Yeni Yaşam’ı alın okuyun
 
Yeni Yaşam’ın Musa Anterlerin, Gurbetelli Ersözlerin ve Nujiyan Erhanların geleneğinin sürdürücüsü olduğunun altını çizen Nevin, gazetenin, özgür basını onların bıraktığı yerden ileriye taşıyan bir konumda olduğuna işaret ediyor. Nevin, 5’inci yaşlarına girdikleri bugün de okurlarına seslenmeyi ihmal etmiyor: “Gazete almayı bırakmasınlar. Türkiye’de günlük gazete okuma oranı gerçekten çok düştü. Gazete almayı ve okumayı sürdürmek lazım. Ben inanıyorum ki Yeni Yaşam’ı almayanlar da varsa ve abone olurlarsa -e üyelik üzerinden de aboneliğimiz var.
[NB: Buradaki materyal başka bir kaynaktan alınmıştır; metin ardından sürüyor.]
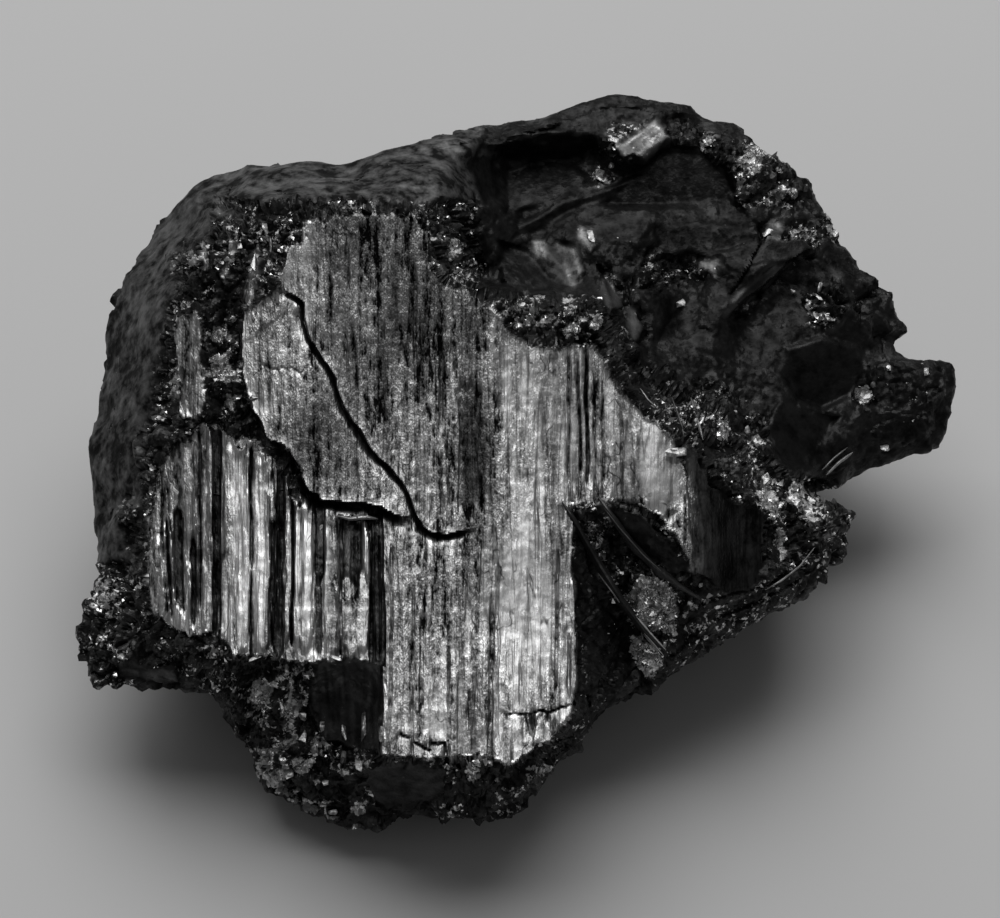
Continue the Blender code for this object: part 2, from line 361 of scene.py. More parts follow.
MIDDLE_OUTLINE: Outline = (
    (-25.7, 14.7), (-22.4, 17.5), (-20, 15.9), (-19.2, 12.4), (-16, 5.9), (-12.9, 0.9), (-9.8, -2.5),
    (-7.9, -6.8), (-9.5, -5.9), (-12, -4.8), (-16, -4.3), (-18, -4), (-20, -1.6), (-21.5, 1.2),
    (-23.8, 3.4), (-25.5, 4.9),
)


@dataclass(frozen=True)
class Scarp:
    """A ledge whose low side rises back to the plain face away from it.

    Attributes:
        line: the ledge's edge; its high side is to the left of the run.
        drop: the height of the step, in millimetres.
        reach: how far from the edge the low side takes to rise back.
        start_fade, end_fade: lengths over which the step grows and dies out.
        lip: how far the high side's edge curls up; it also sets the painted highlight on that edge.
        gap: how deep a seam runs along the step's foot; it also sets the painted shade in it.
        width: the seam's width.
    """

    line: Outline
    drop: float
    reach: float = 3.0
    start_fade: float = 1.0
    end_fade: float = 1.0
    lip: float = 0.0
    gap: float = 0.0
    width: float = 0.28

    # How far the edge wobbles, how wide its lip is, and the lip and seam at which the painted
    # highlight on the edge and the painted shade in the seam show in full.
    WOBBLE = 0.12
    LIP_WIDTH = 0.45
    FULL_LIP = 0.16
    FULL_GAP = 0.3

    def relief(self, right: Array, up: Array, noise: Noise) -> Array:
        """The ledge's height over the plain skin, in millimetres.

        Args:
            right, up: the places, in millimetres.
            noise: what the ledge's wobble is drawn from.

        Returns:
            One height for each place.
        """
        relief = np.zeros(len(right))
        margin = 3 * self.reach
        low = np.min(self.line, axis=0) - margin
        high = np.max(self.line, axis=0) + margin
        near = (right > low[0]) & (right < high[0]) & (up > low[1]) & (up < high[1])
        x, y = right[near], up[near]
        spots = np.stack([x, y], axis=1)
        x = x + self.WOBBLE * noise.swell(spots / 0.8, 61)
        y = y + self.WOBBLE * noise.swell(spots / 0.8, 62)
        side, along = beside(self.line, x, y)
        foot = ramp(-side, -0.05, 0.08)
        beyond = np.maximum(-side, 0)
        fall = -self.drop * foot * np.exp(-beyond / self.reach)
        curl = self.lip * (1 - foot) * np.exp(-np.maximum(side, 0) / self.LIP_WIDTH)
        width = self.width * (1 + 0.5 * noise.swell(spots / 1.7, 63))
        seam = -self.gap * foot * np.exp(-((beyond / width) ** 2))
        relief[near] = self.strength(along) * (fall + curl + seam)
        return relief

    def strength(self, along: Array) -> Array:
        """How fully grown the step is at each length along its edge, from 0 to 1."""
        length = sum(math.dist(a, b) for a, b in zip(self.line, self.line[1:]))
        return ramp(along, 0, self.start_fade) * ramp(length - along, 0, self.end_fade)

    def painted_shine(self, right: Array, up: Array) -> Array:
        """Painted brightness at the ledge: a painted highlight on the edge, painted shade in the seam.

        Args:
            right, up: the places, in millimetres.

        Returns:
            One share for each place.
        """
        side, along = beside(self.line, right, up)
        edge = ramp(side, -0.1, 0.02) * ramp(-side, -0.5, -0.1) * min(self.lip / self.FULL_LIP, 1)
        foot = ramp(-side, -0.02, 0.06) * ramp(side, -1.5 * self.width, -0.7 * self.width)
        seam = foot * min(self.gap / self.FULL_GAP, 1)
        return 1 + self.strength(along) * (0.5 * edge - 0.97 * seam)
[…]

Türkiye’de hiçbir basında görmedikleri haberleri bizim gazetemizde, Yeni Yaşam’da göreceklerini, hayata daha farklı bir açıdan bakacaklarını düşünüyorum. Daha olumlu, daha umutlu, özgürlüğü talep eden ve bunun için mücadele etmeyi isteyecek düzeyde düşüneceklerini düşünüyorum. O yüzden Yeni Yaşam gazetesi alsınlar, okumayı bırakmasınlar ve Yeni Yaşam’ı takip etsinler.”